Sure. And they can call home runs “dingers” or “jacks,” too, conversationally. “HR” still stands for “home runs” as readily as it does “home run.”
It’s not criminal. But I maintain that it’s nonsensical, and therefore inappropriate in formal writing, to pluralize a numerical abbreviation. Would you write that you were driving at 65 MPHs?
I can think of one postpositional adjective that doesn’t come from that source. Instead, it’s from Gaelic. I’ll spoiler it so everyone can try to guess.
“Galore.” As in, “The Attorneys General had law degrees galore.”

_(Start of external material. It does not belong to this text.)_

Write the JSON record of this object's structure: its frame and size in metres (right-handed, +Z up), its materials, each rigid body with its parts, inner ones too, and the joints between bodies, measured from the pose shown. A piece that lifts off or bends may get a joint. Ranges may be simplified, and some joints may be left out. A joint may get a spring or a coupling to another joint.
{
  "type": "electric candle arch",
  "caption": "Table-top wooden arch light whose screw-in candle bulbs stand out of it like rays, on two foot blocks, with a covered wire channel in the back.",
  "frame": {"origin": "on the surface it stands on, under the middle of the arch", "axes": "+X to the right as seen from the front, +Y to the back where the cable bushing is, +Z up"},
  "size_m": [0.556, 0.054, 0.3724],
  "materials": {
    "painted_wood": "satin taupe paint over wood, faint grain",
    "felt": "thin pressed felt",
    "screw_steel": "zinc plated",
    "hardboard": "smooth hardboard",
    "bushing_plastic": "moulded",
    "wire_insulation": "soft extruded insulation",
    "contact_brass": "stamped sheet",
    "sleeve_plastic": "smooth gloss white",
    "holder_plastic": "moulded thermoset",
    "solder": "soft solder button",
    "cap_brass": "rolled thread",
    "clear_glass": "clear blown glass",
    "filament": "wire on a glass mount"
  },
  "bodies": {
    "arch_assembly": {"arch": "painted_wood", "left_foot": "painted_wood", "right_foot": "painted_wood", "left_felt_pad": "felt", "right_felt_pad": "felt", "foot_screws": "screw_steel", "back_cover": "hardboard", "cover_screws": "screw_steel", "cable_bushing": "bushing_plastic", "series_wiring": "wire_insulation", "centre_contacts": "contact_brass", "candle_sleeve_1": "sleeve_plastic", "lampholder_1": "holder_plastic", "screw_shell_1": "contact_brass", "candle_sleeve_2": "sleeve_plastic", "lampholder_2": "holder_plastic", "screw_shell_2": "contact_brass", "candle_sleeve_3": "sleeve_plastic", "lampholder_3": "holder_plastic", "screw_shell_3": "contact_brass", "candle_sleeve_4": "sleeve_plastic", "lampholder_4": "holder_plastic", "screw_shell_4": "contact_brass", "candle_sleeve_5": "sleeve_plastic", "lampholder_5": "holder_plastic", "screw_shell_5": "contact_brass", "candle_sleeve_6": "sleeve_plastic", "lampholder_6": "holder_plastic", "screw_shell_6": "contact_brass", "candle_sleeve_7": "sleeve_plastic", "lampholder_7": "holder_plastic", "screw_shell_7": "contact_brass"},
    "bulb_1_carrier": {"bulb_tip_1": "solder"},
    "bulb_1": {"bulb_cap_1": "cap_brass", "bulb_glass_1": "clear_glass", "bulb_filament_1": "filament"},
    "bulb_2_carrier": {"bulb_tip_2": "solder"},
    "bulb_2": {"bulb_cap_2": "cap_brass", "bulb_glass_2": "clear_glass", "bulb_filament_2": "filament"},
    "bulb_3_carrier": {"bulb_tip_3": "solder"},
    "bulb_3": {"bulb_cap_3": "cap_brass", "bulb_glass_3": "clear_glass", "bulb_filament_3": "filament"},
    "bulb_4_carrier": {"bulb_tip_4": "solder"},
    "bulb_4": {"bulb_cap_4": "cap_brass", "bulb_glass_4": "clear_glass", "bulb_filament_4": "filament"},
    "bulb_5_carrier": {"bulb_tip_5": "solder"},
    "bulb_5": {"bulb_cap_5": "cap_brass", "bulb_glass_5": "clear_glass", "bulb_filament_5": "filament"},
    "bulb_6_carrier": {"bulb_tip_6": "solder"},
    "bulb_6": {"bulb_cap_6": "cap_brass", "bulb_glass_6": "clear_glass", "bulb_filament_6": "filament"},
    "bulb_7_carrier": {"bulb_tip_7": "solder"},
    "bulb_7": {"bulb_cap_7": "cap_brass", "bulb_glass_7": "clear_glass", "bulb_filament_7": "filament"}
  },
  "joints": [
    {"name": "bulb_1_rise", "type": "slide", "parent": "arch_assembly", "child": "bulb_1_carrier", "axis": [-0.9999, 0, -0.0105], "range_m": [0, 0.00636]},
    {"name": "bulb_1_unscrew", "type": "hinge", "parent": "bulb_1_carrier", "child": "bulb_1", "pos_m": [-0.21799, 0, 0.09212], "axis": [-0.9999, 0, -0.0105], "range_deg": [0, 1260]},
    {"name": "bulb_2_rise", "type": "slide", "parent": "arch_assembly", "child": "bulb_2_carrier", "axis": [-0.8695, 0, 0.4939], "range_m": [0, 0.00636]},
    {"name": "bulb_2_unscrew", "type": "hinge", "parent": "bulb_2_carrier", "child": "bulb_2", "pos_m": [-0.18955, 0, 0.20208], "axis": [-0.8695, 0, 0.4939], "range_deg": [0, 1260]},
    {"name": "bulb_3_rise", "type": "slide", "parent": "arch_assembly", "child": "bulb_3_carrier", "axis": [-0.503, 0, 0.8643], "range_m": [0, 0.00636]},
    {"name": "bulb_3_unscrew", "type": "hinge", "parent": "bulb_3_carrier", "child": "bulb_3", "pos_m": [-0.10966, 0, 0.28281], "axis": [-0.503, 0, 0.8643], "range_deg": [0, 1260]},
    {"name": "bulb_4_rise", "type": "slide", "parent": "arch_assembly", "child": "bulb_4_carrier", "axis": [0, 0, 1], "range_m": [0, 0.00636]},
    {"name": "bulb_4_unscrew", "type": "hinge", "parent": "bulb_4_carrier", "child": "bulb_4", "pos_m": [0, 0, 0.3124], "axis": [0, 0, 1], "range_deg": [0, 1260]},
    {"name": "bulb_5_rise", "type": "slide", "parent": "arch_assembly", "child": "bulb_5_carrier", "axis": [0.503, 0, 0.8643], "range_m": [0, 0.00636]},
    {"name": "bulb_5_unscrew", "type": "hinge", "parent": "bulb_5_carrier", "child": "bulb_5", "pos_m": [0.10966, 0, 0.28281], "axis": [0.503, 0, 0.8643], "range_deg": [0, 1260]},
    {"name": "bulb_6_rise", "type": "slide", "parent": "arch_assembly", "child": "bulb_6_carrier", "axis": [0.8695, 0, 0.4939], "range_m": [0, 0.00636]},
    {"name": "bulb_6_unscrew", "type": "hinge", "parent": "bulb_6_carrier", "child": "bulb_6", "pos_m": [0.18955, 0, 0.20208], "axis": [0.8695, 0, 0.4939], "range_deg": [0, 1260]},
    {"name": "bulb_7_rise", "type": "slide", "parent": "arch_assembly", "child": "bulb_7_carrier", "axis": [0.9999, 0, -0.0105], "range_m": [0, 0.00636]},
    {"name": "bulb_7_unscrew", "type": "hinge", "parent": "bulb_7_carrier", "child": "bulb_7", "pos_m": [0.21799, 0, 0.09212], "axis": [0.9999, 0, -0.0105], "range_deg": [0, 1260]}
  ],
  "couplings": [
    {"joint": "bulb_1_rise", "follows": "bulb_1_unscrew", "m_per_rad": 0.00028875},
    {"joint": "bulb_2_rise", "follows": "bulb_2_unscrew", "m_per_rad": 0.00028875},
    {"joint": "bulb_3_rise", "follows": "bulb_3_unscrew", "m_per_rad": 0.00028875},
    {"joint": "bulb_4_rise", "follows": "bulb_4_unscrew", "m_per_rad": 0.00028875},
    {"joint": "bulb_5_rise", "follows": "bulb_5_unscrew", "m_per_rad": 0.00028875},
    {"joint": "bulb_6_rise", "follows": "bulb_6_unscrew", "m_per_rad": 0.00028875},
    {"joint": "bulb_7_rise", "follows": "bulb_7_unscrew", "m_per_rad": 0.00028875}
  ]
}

The title Solicitor General (the top appellate lawyer for the U.S. government) follows the same model. An aside: I hate the tradition of referring to AG and the SG on second reference simply as “General” (heard it a bit in the Elena Kagan hearings this summer). It’s a bit of almost faux-military verbiage that just… irritates me.
The Chicago Manual of Style (15th Edition) disagrees with you:
No qualification on whether the abbreviation represents a count noun or not.
As in examples given above, you would say “15 POWs,” not “15 POW,” and “100 MREs,” not “100 MRE.”
My inclination would be to write 65 MPH, but because it’s a rate and thus a continuous variable. However, according to Chicago Style 65 MPHs would be correct.
Note that in countries with QE2 as their monarch, for the whole country she is represented by the Governor General, while for its political subdivisions she is represented by Lieutenant Governors.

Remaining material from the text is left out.